## Task instructions
Starting at the top of the entries below, set down each line exactly as written, and stop after the line containing "camera, the floor".

================================

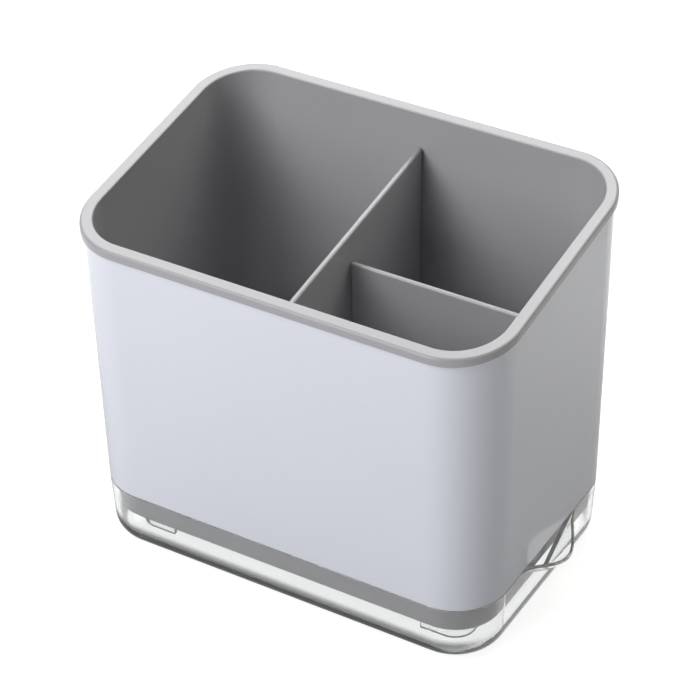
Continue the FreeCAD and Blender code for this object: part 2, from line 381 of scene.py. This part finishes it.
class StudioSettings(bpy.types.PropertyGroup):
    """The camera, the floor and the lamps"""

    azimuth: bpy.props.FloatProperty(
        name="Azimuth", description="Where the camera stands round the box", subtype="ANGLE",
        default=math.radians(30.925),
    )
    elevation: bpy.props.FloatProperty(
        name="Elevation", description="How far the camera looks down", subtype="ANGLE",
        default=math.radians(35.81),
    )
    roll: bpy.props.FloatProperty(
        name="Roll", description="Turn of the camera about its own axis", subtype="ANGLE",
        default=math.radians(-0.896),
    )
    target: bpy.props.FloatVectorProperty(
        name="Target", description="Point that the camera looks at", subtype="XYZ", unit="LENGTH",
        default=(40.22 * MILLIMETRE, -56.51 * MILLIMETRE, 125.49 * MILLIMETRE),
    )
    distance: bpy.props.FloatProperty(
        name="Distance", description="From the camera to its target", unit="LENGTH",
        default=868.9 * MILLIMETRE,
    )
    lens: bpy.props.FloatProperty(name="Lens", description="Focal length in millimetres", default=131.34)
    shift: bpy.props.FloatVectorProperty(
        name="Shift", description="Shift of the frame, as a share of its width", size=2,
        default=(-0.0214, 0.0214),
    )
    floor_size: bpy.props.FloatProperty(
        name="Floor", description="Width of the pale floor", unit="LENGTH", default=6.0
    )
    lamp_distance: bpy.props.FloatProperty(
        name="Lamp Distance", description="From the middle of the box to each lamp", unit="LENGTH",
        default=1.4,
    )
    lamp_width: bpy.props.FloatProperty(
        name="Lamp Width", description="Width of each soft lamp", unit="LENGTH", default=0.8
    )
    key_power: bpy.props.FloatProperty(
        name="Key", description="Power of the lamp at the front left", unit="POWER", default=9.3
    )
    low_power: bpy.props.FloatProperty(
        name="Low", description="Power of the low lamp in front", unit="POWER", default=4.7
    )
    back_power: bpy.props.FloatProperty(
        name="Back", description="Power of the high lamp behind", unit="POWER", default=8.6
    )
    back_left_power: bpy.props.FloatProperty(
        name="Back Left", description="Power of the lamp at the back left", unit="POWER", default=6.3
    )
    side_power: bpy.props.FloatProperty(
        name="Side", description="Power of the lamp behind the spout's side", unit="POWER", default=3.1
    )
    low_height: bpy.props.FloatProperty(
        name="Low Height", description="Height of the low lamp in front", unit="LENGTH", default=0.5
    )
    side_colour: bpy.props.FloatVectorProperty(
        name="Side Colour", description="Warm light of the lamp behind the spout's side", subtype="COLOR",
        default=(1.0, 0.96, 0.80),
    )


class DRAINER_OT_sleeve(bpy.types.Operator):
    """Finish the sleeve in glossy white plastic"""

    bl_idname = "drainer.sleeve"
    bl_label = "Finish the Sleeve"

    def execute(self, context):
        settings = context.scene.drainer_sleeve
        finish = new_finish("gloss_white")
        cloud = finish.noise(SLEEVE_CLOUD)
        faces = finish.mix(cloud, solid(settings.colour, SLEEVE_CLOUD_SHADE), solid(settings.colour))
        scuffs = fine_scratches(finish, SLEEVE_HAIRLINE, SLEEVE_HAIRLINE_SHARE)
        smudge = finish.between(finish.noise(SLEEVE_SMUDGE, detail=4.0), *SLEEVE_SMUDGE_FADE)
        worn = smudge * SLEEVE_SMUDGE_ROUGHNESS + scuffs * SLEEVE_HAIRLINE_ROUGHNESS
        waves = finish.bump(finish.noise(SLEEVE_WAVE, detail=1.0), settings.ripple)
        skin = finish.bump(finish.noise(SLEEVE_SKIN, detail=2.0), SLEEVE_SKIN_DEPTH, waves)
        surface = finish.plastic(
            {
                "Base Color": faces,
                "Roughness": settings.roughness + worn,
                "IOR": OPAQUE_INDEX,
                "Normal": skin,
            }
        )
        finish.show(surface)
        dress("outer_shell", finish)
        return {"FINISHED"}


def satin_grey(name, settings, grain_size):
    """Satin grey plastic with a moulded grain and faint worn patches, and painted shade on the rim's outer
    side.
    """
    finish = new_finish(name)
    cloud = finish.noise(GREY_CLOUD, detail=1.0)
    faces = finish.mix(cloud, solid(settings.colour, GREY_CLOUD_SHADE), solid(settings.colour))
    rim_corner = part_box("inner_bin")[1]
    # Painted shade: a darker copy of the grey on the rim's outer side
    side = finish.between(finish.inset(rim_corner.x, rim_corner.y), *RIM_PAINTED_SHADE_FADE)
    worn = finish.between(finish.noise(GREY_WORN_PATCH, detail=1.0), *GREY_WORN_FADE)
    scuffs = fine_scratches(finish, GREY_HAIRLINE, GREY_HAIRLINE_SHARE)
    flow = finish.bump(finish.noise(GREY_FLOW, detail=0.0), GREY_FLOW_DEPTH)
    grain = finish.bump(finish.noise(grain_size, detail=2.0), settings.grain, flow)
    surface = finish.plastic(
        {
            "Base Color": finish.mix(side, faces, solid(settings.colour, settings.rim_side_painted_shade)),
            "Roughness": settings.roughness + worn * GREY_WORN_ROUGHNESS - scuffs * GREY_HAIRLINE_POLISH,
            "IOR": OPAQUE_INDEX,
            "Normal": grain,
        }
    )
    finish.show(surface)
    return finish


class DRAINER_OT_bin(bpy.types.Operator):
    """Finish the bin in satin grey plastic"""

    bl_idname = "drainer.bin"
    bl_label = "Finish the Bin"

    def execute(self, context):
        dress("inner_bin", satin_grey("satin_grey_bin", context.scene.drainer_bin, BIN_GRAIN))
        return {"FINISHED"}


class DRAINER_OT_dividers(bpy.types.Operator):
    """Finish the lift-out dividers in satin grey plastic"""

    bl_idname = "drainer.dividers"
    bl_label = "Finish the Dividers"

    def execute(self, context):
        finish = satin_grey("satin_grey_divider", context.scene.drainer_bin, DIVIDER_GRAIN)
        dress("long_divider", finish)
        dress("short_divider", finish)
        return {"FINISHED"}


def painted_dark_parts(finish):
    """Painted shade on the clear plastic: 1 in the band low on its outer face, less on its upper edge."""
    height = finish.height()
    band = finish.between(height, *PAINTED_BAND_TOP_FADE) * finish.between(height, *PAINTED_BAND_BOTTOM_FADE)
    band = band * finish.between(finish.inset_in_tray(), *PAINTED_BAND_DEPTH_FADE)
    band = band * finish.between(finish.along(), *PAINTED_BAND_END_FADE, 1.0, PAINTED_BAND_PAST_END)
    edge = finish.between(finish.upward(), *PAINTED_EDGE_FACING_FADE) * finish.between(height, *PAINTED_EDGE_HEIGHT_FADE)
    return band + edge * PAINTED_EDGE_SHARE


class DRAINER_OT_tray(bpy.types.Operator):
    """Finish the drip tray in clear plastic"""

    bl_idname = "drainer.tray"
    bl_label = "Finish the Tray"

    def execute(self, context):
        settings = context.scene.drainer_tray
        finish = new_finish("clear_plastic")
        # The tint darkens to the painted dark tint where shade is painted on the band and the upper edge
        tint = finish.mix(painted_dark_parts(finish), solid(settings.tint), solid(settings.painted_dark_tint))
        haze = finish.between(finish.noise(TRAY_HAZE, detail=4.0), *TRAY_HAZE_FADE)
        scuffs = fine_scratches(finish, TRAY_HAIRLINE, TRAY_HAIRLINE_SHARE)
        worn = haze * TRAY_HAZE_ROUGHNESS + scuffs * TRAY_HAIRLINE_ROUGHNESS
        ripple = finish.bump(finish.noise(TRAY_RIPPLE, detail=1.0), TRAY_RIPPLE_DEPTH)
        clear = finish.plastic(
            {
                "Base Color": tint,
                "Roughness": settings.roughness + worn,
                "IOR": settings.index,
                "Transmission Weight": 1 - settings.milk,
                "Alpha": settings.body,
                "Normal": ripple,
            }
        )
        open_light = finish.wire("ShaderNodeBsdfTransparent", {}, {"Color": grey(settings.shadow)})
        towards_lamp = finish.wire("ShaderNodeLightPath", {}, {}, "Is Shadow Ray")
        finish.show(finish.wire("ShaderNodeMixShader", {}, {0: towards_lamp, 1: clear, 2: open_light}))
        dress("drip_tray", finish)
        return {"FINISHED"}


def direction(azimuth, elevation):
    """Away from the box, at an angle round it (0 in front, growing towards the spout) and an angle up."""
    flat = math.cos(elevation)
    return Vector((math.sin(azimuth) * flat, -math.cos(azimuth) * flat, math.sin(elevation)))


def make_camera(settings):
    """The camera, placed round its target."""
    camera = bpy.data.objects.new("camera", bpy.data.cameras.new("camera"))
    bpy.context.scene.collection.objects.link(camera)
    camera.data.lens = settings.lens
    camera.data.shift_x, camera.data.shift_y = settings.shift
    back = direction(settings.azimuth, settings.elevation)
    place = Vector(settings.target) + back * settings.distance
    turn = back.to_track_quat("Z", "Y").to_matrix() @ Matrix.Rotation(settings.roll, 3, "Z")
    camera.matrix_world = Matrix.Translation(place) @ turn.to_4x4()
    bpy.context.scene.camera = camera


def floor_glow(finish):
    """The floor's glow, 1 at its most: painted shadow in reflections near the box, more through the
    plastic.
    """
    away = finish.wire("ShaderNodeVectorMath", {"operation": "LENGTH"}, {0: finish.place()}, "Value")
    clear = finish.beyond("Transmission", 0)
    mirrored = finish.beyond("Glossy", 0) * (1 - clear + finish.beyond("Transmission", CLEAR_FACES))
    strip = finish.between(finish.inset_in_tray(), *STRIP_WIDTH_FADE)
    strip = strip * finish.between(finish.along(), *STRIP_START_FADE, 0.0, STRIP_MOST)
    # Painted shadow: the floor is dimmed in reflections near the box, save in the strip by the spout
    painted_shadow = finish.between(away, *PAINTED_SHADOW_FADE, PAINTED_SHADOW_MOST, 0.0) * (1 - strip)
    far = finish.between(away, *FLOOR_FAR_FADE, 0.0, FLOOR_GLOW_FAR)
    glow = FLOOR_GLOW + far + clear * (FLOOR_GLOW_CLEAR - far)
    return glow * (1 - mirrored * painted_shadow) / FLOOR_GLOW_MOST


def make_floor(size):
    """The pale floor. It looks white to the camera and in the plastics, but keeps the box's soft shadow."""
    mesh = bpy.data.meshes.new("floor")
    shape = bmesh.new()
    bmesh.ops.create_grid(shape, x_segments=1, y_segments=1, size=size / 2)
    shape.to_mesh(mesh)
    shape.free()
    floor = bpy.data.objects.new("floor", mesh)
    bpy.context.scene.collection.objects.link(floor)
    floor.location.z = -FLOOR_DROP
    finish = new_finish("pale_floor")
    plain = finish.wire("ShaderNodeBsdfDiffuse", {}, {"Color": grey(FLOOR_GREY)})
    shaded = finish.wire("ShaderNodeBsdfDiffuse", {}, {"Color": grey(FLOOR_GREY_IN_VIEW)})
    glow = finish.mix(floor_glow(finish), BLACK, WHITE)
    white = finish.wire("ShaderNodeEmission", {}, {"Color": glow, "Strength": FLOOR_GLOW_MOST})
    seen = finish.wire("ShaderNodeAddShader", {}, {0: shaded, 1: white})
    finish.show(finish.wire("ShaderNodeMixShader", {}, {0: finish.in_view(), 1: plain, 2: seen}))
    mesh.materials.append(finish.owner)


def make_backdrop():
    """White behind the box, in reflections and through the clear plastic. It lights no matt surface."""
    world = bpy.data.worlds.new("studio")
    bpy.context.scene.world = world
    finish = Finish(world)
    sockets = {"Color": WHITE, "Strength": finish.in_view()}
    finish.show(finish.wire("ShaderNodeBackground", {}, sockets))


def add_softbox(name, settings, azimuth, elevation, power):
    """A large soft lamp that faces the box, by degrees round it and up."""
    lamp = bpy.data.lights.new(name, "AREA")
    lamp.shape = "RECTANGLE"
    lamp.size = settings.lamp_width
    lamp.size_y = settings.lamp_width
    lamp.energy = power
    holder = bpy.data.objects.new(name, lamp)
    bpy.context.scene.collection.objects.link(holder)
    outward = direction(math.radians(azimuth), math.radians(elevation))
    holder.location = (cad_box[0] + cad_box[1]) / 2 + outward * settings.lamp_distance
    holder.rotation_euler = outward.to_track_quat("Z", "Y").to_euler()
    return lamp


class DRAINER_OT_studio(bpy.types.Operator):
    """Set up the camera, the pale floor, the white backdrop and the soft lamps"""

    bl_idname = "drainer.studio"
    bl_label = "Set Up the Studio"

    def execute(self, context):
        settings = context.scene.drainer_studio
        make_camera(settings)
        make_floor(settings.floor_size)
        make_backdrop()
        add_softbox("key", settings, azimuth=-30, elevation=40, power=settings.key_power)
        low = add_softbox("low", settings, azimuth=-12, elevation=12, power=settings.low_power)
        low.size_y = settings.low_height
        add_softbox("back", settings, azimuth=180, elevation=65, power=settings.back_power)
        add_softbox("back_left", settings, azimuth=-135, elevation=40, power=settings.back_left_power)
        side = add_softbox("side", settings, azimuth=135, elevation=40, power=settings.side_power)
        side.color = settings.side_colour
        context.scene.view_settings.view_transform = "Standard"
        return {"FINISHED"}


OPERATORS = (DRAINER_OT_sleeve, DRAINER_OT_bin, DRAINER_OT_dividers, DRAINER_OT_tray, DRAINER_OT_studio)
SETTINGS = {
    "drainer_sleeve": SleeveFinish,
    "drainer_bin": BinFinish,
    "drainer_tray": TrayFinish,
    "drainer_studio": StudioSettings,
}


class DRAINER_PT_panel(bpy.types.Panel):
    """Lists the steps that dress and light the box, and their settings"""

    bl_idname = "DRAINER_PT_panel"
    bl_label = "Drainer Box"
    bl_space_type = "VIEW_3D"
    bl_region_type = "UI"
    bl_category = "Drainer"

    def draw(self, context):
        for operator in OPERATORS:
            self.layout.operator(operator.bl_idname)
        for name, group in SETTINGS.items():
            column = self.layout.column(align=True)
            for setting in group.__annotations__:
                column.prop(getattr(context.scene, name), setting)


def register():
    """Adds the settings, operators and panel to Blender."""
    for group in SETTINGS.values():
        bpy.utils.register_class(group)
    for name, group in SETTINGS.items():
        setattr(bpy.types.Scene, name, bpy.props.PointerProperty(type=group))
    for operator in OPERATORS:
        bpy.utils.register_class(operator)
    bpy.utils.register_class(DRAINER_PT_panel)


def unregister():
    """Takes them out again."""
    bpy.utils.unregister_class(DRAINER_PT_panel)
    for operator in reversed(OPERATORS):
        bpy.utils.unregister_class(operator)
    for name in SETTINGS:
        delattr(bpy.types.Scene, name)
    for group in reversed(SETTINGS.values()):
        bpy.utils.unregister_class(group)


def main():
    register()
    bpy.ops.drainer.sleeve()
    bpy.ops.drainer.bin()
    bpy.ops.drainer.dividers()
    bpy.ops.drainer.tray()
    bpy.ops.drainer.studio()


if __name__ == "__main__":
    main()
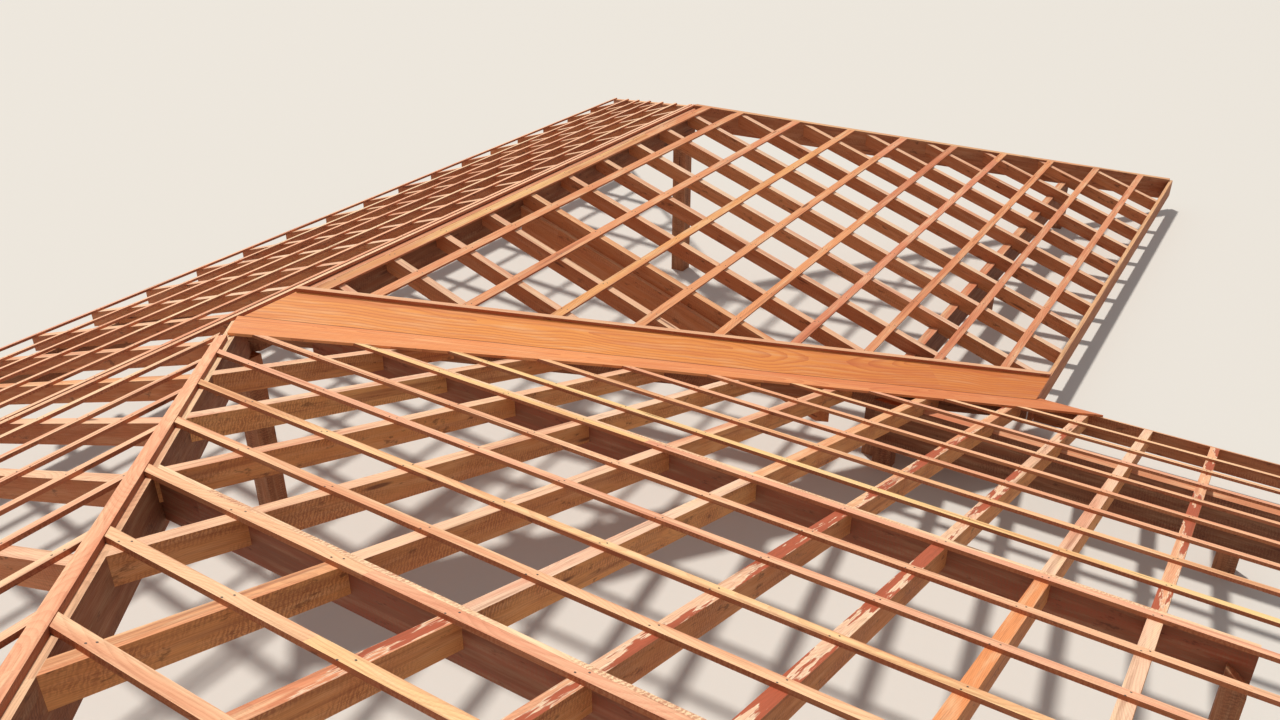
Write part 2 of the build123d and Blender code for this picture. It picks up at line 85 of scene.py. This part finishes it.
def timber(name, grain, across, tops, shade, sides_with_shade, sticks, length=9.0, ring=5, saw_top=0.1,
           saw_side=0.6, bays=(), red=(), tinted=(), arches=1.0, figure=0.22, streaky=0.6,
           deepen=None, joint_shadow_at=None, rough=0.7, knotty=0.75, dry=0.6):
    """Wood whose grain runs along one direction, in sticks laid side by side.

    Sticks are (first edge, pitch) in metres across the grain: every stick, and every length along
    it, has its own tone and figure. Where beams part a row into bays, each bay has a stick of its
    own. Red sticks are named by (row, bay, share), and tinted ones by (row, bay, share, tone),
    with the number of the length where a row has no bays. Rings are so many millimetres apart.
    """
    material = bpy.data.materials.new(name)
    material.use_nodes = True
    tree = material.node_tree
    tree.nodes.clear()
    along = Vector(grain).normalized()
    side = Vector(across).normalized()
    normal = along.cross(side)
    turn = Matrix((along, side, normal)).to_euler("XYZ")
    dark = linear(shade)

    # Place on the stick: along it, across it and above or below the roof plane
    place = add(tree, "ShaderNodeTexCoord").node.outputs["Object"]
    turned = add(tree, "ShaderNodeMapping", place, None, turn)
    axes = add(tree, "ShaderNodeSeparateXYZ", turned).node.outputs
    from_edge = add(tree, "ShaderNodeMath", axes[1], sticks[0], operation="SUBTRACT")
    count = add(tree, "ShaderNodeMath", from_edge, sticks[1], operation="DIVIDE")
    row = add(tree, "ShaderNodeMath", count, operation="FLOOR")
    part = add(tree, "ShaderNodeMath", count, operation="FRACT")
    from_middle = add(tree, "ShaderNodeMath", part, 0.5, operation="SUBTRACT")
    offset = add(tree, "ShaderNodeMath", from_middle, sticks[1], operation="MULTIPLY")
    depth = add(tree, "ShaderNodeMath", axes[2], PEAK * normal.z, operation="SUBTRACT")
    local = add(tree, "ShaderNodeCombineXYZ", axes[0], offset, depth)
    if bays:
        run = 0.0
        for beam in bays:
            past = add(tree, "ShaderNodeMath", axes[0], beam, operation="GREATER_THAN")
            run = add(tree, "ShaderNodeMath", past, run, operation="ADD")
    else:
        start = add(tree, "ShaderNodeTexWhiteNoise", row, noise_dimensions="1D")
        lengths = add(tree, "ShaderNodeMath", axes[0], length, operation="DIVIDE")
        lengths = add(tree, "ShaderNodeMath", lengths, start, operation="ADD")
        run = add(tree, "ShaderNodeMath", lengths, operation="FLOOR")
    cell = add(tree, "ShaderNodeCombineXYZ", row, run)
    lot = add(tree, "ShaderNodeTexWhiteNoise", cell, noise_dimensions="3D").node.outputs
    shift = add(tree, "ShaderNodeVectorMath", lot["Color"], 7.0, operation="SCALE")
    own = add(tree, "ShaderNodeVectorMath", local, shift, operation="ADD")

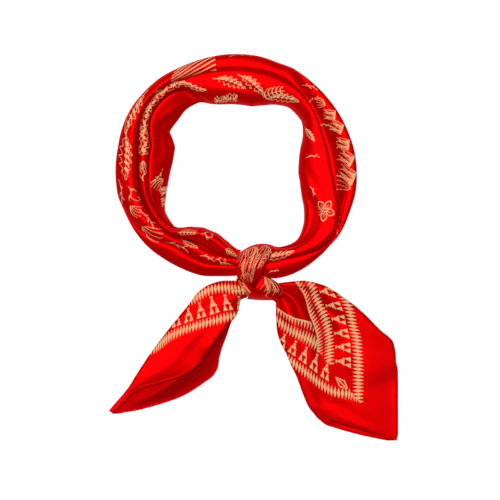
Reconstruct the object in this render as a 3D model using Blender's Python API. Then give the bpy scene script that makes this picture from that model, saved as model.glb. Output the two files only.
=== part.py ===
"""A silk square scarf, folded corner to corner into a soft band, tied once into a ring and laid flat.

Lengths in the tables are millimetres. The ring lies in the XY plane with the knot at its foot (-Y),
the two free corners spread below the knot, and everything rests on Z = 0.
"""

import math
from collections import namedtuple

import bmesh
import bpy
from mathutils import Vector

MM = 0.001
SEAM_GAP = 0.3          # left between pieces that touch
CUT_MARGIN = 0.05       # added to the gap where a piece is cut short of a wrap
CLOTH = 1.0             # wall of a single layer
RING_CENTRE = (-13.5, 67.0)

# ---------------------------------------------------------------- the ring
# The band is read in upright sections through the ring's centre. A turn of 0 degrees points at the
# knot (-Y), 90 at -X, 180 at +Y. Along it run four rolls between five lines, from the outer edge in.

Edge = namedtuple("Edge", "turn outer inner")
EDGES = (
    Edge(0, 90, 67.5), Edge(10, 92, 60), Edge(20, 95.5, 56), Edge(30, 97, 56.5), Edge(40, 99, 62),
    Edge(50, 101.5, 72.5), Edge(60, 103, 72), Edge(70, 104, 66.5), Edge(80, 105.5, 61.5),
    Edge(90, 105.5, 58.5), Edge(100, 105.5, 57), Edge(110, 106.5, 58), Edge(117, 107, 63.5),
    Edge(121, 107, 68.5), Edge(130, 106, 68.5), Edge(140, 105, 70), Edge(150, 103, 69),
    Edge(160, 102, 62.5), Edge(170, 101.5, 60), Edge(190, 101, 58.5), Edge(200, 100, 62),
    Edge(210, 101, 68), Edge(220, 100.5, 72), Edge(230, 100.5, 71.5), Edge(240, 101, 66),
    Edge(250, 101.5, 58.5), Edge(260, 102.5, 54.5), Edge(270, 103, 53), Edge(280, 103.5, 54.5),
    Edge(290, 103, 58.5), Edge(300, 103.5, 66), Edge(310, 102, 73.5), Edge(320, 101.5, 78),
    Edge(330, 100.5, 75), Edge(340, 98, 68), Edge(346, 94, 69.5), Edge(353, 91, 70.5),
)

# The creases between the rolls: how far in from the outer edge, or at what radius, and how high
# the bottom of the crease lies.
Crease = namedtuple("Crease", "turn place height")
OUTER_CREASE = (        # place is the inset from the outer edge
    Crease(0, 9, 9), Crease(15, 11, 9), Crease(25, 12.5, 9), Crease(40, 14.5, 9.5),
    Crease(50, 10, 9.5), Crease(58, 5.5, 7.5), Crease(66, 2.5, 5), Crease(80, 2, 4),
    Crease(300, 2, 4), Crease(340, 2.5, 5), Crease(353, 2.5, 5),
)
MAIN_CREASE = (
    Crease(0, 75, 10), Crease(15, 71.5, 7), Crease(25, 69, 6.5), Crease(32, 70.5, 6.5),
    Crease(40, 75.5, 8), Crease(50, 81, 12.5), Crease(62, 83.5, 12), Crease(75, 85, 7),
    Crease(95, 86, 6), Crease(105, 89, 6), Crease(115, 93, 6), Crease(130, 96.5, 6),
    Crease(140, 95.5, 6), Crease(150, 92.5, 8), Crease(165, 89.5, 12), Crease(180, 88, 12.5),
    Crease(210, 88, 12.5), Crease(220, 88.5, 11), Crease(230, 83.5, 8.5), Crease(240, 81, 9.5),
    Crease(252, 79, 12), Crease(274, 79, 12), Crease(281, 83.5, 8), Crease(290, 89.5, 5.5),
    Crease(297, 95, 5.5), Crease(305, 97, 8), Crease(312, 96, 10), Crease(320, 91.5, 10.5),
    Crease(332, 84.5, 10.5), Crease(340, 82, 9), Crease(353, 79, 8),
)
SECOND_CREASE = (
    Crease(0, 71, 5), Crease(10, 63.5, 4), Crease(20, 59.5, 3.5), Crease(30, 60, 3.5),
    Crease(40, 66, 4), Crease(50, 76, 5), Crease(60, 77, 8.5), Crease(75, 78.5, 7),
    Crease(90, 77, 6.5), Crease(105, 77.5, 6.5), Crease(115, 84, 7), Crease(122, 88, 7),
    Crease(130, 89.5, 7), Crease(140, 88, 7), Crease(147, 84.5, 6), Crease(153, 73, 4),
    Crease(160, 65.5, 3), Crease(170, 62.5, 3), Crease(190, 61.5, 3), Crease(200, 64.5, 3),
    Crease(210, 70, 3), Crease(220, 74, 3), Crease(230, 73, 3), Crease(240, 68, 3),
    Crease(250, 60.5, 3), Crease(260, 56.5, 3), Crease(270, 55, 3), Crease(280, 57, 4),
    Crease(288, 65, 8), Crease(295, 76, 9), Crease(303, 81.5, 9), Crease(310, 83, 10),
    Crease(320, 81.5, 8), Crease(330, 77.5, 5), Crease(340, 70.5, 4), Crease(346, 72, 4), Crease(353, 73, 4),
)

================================

## Solution
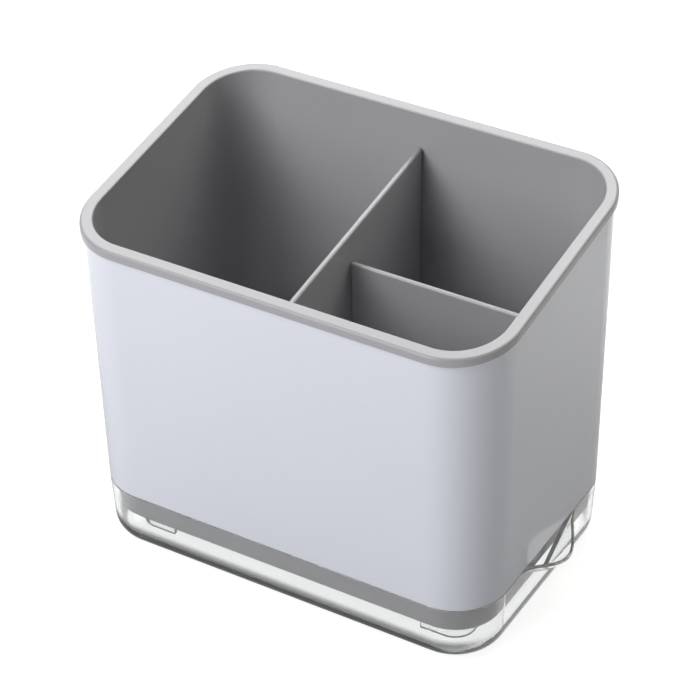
Continue the FreeCAD and Blender code for this object: part 2, from line 381 of scene.py. This part finishes it.
class StudioSettings(bpy.types.PropertyGroup):
    """The camera, the floor and the lamps"""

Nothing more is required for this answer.